Third-Party Vendor Authority

The committee further approved H.R. 7022, legislation that would give the NCUA the power to oversee third-party vendors on a 24–22 vote. Once again, all of the members voting to approve the bill were Democrats while all of the members opposing it were Republicans.

The NCUA, as well as the Government Accountability Office, the agency’s Inspector General and the Financial Stability Oversight Council have all asked for Congress to provide the agency with those powers.

NCUA seal


However, Republicans expressed reservations about the legislation.

“The bill actually gives NCUA broad authority to supervise and regulate credit union third-party service providers,” Wagner said. “But it’s unclear whether NCUA has the appropriate expertise or resources to conduct this type of oversight.”

Another Republican, Rep. French Hill, R-Ark., said while it may make sense to grant the NCUA oversight powers, the legislation also would extend that authority to the Federal Housing Finance Agency, a move he opposes.

However, the bill’s sponsor, Rep. Bill Foster, D-Ill., noted, “There have been discussions about this for years and years.”

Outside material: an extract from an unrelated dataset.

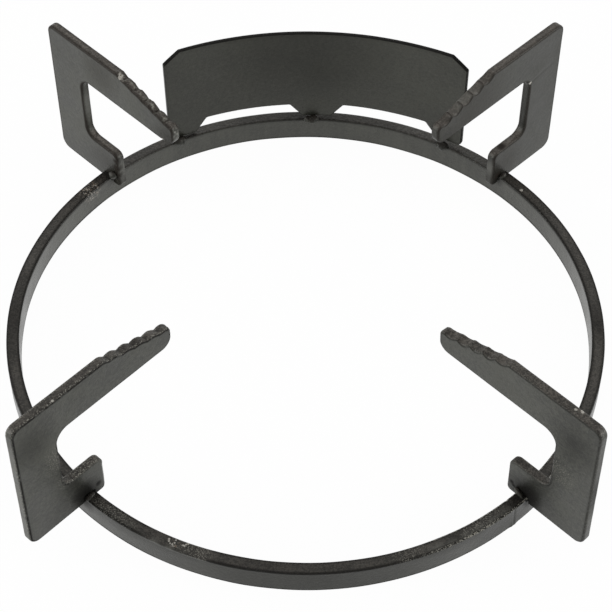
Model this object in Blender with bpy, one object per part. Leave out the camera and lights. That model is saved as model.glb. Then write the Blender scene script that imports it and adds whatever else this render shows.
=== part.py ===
"""Stove pot holder: a ring of flat bar on edge, four slotted arm plates welded across it,
and a bent heat shield welded on top at the back. Metres, +Z up, the ring's bottom edge at z = 0,
the ring's axis on the Z axis, the shield at +Y.
"""
import math

import bmesh
import bpy
from mathutils import Euler, Matrix, Vector

# Ring: flat bar standing on its edge and rolled round
RING_OUTER_RADIUS = 0.1200
BAR_THICKNESS = 0.0050
BAR_HEIGHT = 0.0113
BAR_EDGE_ROUND = 0.0008
RING_STEPS = 128

# Gap left between pieces that touch, so that their meshes stay apart
FIT_GAP = 0.0003

# Play of the notch over the bar, which lets each plate be set true before it is welded
NOTCH_PLAY = 0.0008

# Arm plate, measured outward from the bar's middle and upward from the floor
PLATE_THICKNESS = 0.0040
PLATE_EDGE_ROUND = 0.0007
COLUMN_OVERHANG = 0.0090
COLUMN_WIDTH = 0.0187
NOTCH_LAP = 0.0035
LEG_WIDTH = 0.0038
FOOT_DEPTH = 0.0155
WINDOW_HEIGHT = 0.0327
FINGER_DEPTH = 0.0187
FINGER_LENGTH = 0.0571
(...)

Credit union trade groups oppose the legislation.

CDFI Bond Program

The committee also approved, by voice vote, H.R. 7733, legislation that would decrease the CDFI Bond Guarantee Program minimum issuance threshold from $100 million to $25 million. The bill, introduced by Rep. Emanuel Cleaver, D-Mo., also would make the program permanent.

CDFI_FCSEAL_LOGO_COLOR

Waters said some small CDFIs have been unable to use the program without joining with another financial institution.

However, Rep. Blaine Luetkemeyer, R-Mo., claimed there is no evidence the bill actually will help CDFIs.